Here's Cohen in March. (Bold is question posed to him)
http://www.newsweek.com/american-who-dared-make-putins-case-231388
But do you think there’s absolutely reason to say it was wrong of Russia to intervene militarily in Ukraine?
We don’t know that Putin went into Crimea. We literally don’t know. We’re talking about “facts” that are coming out of Kiev, which is a mass of disinformation.
Do you think it might not have been Putin?
No, no, no, that’s not what I mean. We don’t know. I think I know, but I don’t know for a fact. And as a scholar I stick to what I know.
There are, it would appear, about 9,000 Russian troops milling around Crimea, on the streets, guarding buildings. There’s a naval base there. So by law, by contract, Russia has every right to be there. They have an infantry protecting it’s strategic facilities.

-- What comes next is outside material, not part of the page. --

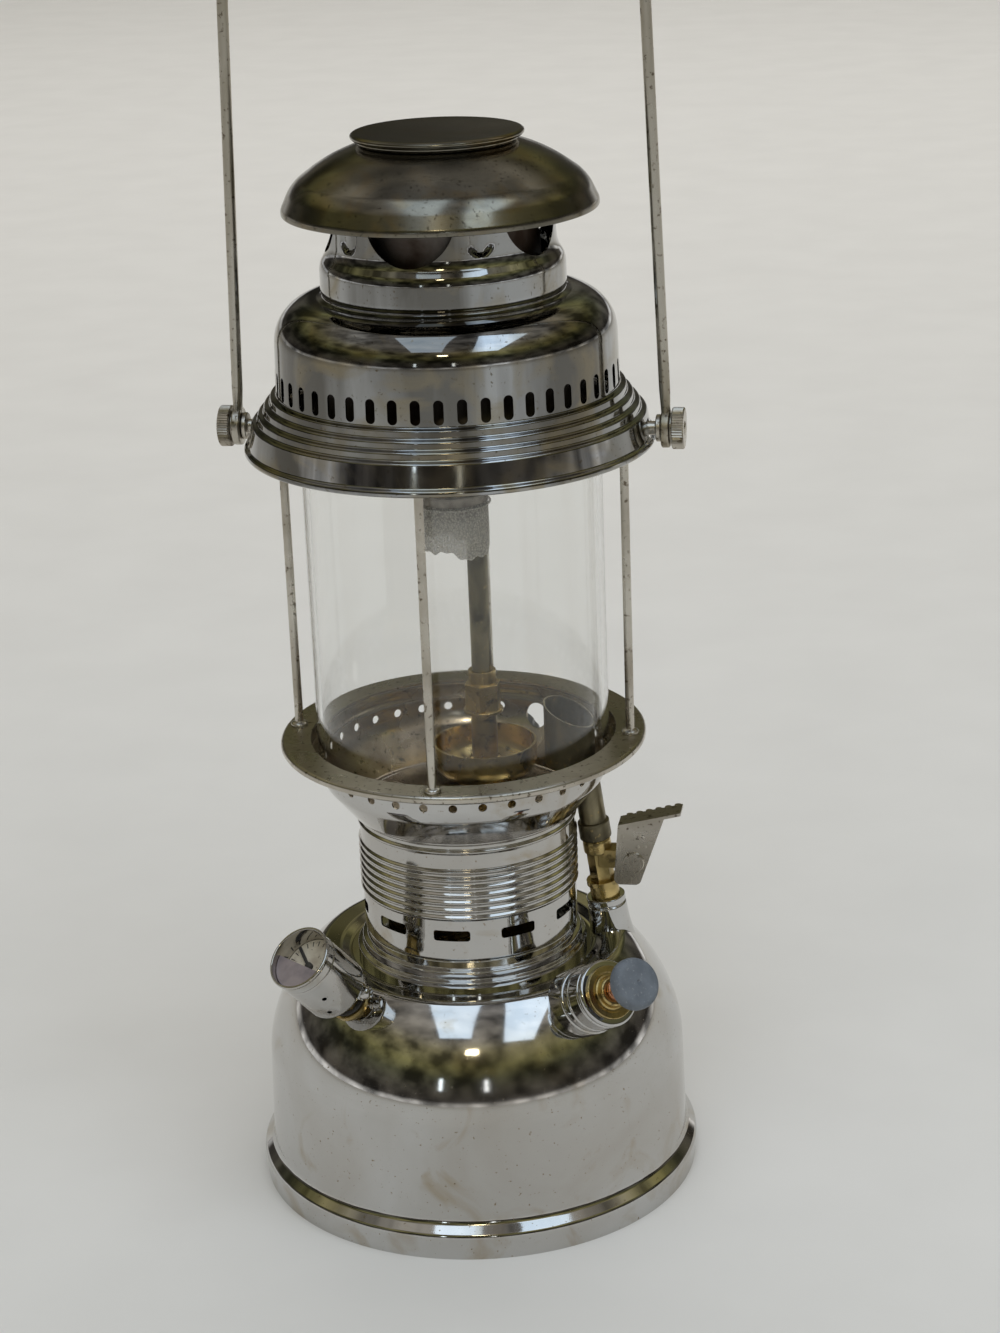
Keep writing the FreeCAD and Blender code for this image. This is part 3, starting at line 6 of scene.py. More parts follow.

I think they took the troops that they’re moving around Crimea from the Crimean naval base. I don’t know that they actually sent troops across the Russian-Crimean border. So if we’re going to use the word invasion we need to be precise.
...
Everybody blamed Yanukovych for the snipers that killed people in Kiev on Maidan Square. I said at the time, how can we know who killed whom? How do we know? I said let’s wait. Now, evidently, the Estonian foreign minister told the foreign minister of the European Union that those were not government Yanukoyvch snipers, they were snipers from the right-wing movement in the streets, that it was a provocation.
But I don’t know if it’s true. If this turns out to be true, can you turn the clock back? Can you say Yanukoyvch was legitimate and right? Can you bring him back to Kiev? No, that train left the station. When people such as myself say, Can we get the facts before we decide? they say, “Putin apologist!”
But the protests in Ukraine still happened, whether or not those snipers were under Yanukoyvch’s direction.
It was a very peaceful protest in November and into December. And John McCain went there and stood alongside one of the fascist leaders and put his arm around him. He didn’t know who he was. And [Assistant Secretary of State for European and Eurasian Affairs at the United States Department of State] Victoria Nuland, we now know was plotting to overthrow the government, because we have the tape telling the American Ambassador, Here’s how we’re going to form a new government.
That’s called a coup d’etat. Yanukoyvch was elected legally. Everybody said that election was fair.
Do you see any merit in the protests?
Of course. But let me turn it around. Let’s say the tea party says that Obama has violated American law and the Constitution through Obamacare. They surround the White House. They throw fire bombs at the White House security guard. Obama flees and the tea party puts Ted Cruz in the White House. Do we say that’s democracy?
So how is it democracy in Ukraine? Why couldn’t they wait, by the way? The next presidential election was one year away. Why didn’t Washington and the EU say no? We’re democracies; that’s not how we do it. Peacefully protest all you want, but don’t throw firebombs at the policeman because if you did that in any democratic capital we’d open fire.
Look what they did in London. Look what they did in Greece. Look what we did to Occupy [Wall Street]. They weren’t even violent and we beat them up and pepper sprayed them. That’s what we do.
We believe you’ve got a right to peacefully protest. You get a permit and you go there and you can stay there until snow falls. That’s your right -- if you don’t block the traffic. But you can’t throw firebombs at policemen. That’s true in any country, in any democracy. But suddenly from our point of view it’s okay in Kiev. They’re freedom fighters.
So Yanukoyvch, who was democratic elected, flees and now you’ve got a government in Kiev with no legal legitimacy in Ukrainian or international law that we’re now being told is a paragon of virtue. And you’ve got a parliament where they scared away the majority deputies who represented the governing party. And you’ve got a parliament passing crazy laws.